The Kenya banking industry has adopted the Sustainable Finance Initiative (SFI) Guiding Principles that will guide in balancing their business goals with the economy’s development priorities and socio-environmental concerns. The banking industry, through their umbrella body the Kenya Bankers Association (KBA), adopted the Principles during the 2nd CEO Roundtable on Sustainable Finance held on March 31st 2015.

“Economic viability is vital, but time has come for the financial services sector in Kenya and the region to adopt and implement a more inclusive decision making model that also factors in variables such as environmental impact and social capital in the overall finance equation,” said KBA Chief Executive Officer, Mr. Habil Olaka. He added that “Kenya’s SFI process is unique in that it is the first ever market-led industrywide initiative of its kind in Africa. KBA’s deliberate leadership in the formation of the SFI and the development of the Sustainable Finance Principles is therefore a key milestone for the financial services sector overall.”

Mr. Olaka said the Principles are in line with international best practices, and form the industrywide minimum standard. The Principles are also relevant to financial institutions in general and responsive to individual risk policies.

 KBA CEO Habil Olaka, DEG Regional Director Eric Kaleja, KBA Chairman and KCB Group CEO Joshua Oigara, and FMO Chief Investment Officer Linda Broekhuizen

KBA CEO Habil Olaka, DEG Regional Director Eric Kaleja, KBA Chairman and KCB Group CEO Joshua Oigara, and FMO Chief Investment Officer Linda Broekhuizen

“In my view, the Sustainable Finance Initiative is one of the most noble but also necessary innovations we have undertaken as the banking industry because economic development, social wellbeing and environmental protection are matters that concern any global citizen, and every commercial entity,” said Mr. Joshua Oigara, KBA Chairman and KCB Group CEO during the event at which the member banks formerly adopted the Principles.

Mr. Oigara said the industry’s adoption of the Sustainable Finance Principles demonstrates that apart from deepening financial inclusion and contributing towards sustainable economic growth, the financial sector, and banks in particular are also concerned about the other challenges that Africa currently faces in the areas of climate change and environmental degradation, social exclusion and resource scarcity.

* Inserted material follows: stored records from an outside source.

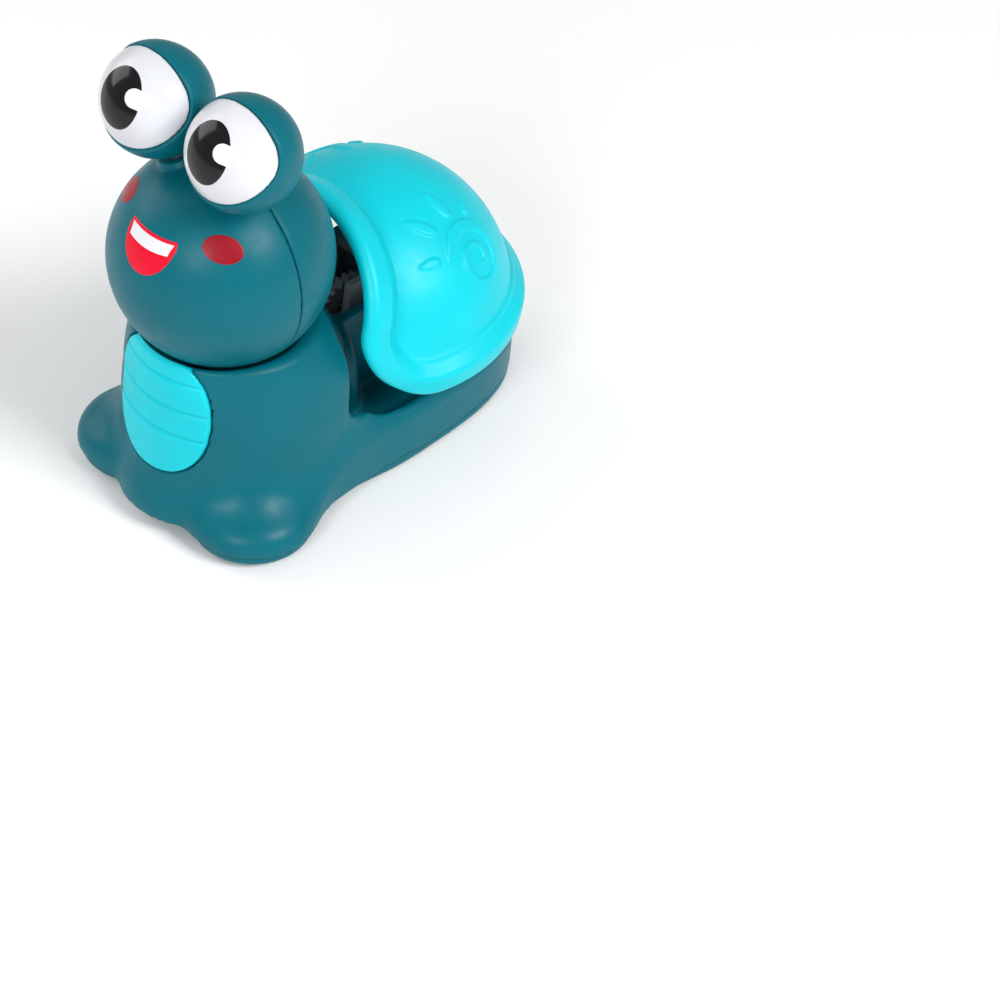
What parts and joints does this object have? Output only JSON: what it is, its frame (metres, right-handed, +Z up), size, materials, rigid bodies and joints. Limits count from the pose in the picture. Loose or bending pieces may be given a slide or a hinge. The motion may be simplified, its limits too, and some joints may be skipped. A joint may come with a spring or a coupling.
{
  "type": "push-and-go toy snail",
  "caption": "Toy snail on wheels: its domed shell presses down as a button that drives a gear train; the head and the two eyes turn.",
  "frame": {"origin": "on the floor, under the middle of the snail's bounding box", "axes": "+Z up, -Y the way the snail faces, +X its left side"},
  "size_m": [0.0817, 0.1197, 0.1217],
  "materials": {
    "body_colour": "satin moulded",
    "shell_colour": "satin moulded",
    "eye_white": "polished",
    "inner_plastic": "plain moulded",
    "wheel": "plain moulded",
    "steel": "plated"
  },
  "bodies": {
    "chassis": {"body_shell": "body_colour", "base_plate": "body_colour", "belly_panel": "shell_colour", "gearbox_frame": "inner_plastic", "gearbox_cover": "inner_plastic", "gearbox_screw_1": "steel", "gearbox_screw_2": "steel", "rack_gear_shaft": "steel", "swing_pin": "steel", "drive_shaft": "steel", "flywheel_shaft": "steel", "return_spring": "steel", "body_screw_1": "steel", "body_screw_2": "steel", "body_screw_3": "steel", "body_screw_4": "steel"},
    "shell": {"snail_shell": "shell_colour", "plunger": "inner_plastic", "shell_screw_left": "steel", "shell_screw_right": "steel"},
    "head": {"head_front": "body_colour", "head_back": "body_colour", "head_pin": "inner_plastic", "head_washer": "steel", "head_screw": "steel"},
    "eye_left": {"eye_cap_left": "body_colour", "eye_white_left": "eye_white", "eye_pin_left": "inner_plastic", "eye_clip_left": "steel"},
    "eye_right": {"eye_cap_right": "body_colour", "eye_white_right": "eye_white", "eye_pin_right": "inner_plastic", "eye_clip_right": "steel"},
    "rack_gear": {"rack_gear": "inner_plastic"},
    "swing_gear": {"swing_gear": "inner_plastic"},
    "rear_axle": {"rear_axle": "steel", "axle_gear": "inner_plastic", "rear_wheel_left": "wheel", "rear_wheel_right": "wheel"},
    "drive_gear": {"drive_gear": "inner_plastic"},
    "flywheel": {"flywheel": "steel"},
    "front_axle": {"front_axle": "steel", "front_wheel_left": "wheel", "front_wheel_right": "wheel"}
  },
  "joints": [
    {"name": "shell_press", "type": "slide", "parent": "chassis", "child": "shell", "axis": [0, 0, -1], "range_m": [0, 0.006], "stiffness_N_per_m": 900, "springref_m": -0.004, "deforming": ["return_spring"]},
    {"name": "head_turn", "type": "hinge", "parent": "chassis", "child": "head", "pos_m": [0, -0.0331, 0.06885], "axis": [0, 0, 1], "range_deg": [-60, 60]},
    {"name": "eye_left_turn", "type": "hinge", "parent": "head", "child": "eye_left", "pos_m": [0.01404, -0.03958, 0.10813], "axis": [0.3326, -0.1535, 0.9305], "range_deg": [-25, 25]},
    {"name": "eye_right_turn", "type": "hinge", "parent": "head", "child": "eye_right", "pos_m": [-0.01404, -0.03958, 0.10813], "axis": [-0.3326, -0.1535, 0.9305], "range_deg": [-25, 25]},
    {"name": "rack_gear_turn", "type": "hinge", "parent": "chassis", "child": "rack_gear", "pos_m": [0, 0.00724, 0.03085], "axis": [1, 0, 0], "range_deg": [-72, 0]},
    {"name": "swing_gear_turn", "type": "hinge", "parent": "chassis", "child": "swing_gear", "pos_m": [0, 0.01611, 0.0195], "axis": [1, 0, 0], "range_deg": [0, 187]},
    {"name": "rear_axle_spin", "type": "hinge", "parent": "chassis", "child": "rear_axle", "pos_m": [0, 0.036, 0.0085], "axis": [1, 0, 0], "continuous": true},
    {"name": "drive_gear_spin", "type": "hinge", "parent": "chassis", "child": "drive_gear", "pos_m": [0, 0.02801, 0.0195], "axis": [1, 0, 0], "continuous": true},
    {"name": "flywheel_spin", "type": "hinge", "parent": "chassis", "child": "flywheel", "pos_m": [0, 0.02601, 0.03295], "axis": [1, 0, 0], "continuous": true},
    {"name": "front_axle_spin", "type": "hinge", "parent": "chassis", "child": "front_axle", "pos_m": [0, -0.028, 0.0085], "axis": [1, 0, 0], "continuous": true}
  ],
  "couplings": [
    {"joint": "rack_gear_turn", "follows": "shell_press", "rad_per_m": -208.33},
    {"joint": "swing_gear_turn", "follows": "shell_press", "rad_per_m": 541.67},
    {"joint": "drive_gear_spin", "follows": "rear_axle_spin", "ratio": -0.41667},
    {"joint": "flywheel_spin", "follows": "rear_axle_spin", "ratio": 1}
  ]
}
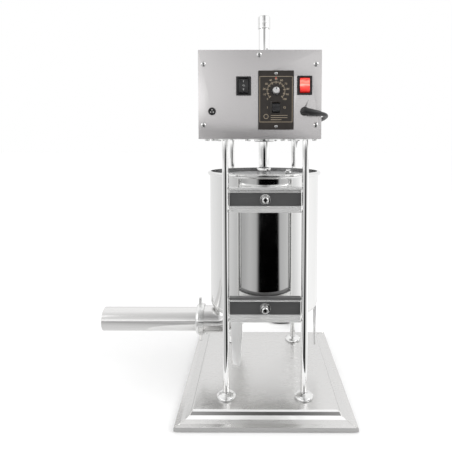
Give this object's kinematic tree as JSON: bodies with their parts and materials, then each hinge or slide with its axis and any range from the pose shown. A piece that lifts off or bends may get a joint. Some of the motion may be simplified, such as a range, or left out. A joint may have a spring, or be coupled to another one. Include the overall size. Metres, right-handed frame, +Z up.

“By adopting the SFI Principles that align the industry, we usher in the next stage of the process, which is building the capacity of the KBA member banks to implement the standards within their banks and realise the vision of sustainable finance we have set for ourselves,” said Mr. Oigara.

The development of the Sustainable Finance Guiding Principles was directed by a Working Group consisting of the KBA Secretariat and 12 banks. In addition, external partners including Dutch Development Bank (FMO), German Investment Corporation (DEG), UNEP Finance Initiative, and International Finance Corporation (IFC) contributed their expertise based on their leadership in similar initiatives in other countries.

Following the adoption of the Principles, KBA will implement a yearlong capacity building program. The SFI Capacity Building program, which is partially funded by DEG and FMO, targets bank credit risk, business development and operations officers, as well as board directors.  The Association will also constitute an external advisory committee as part of its governance structure to support the industry’s implementation.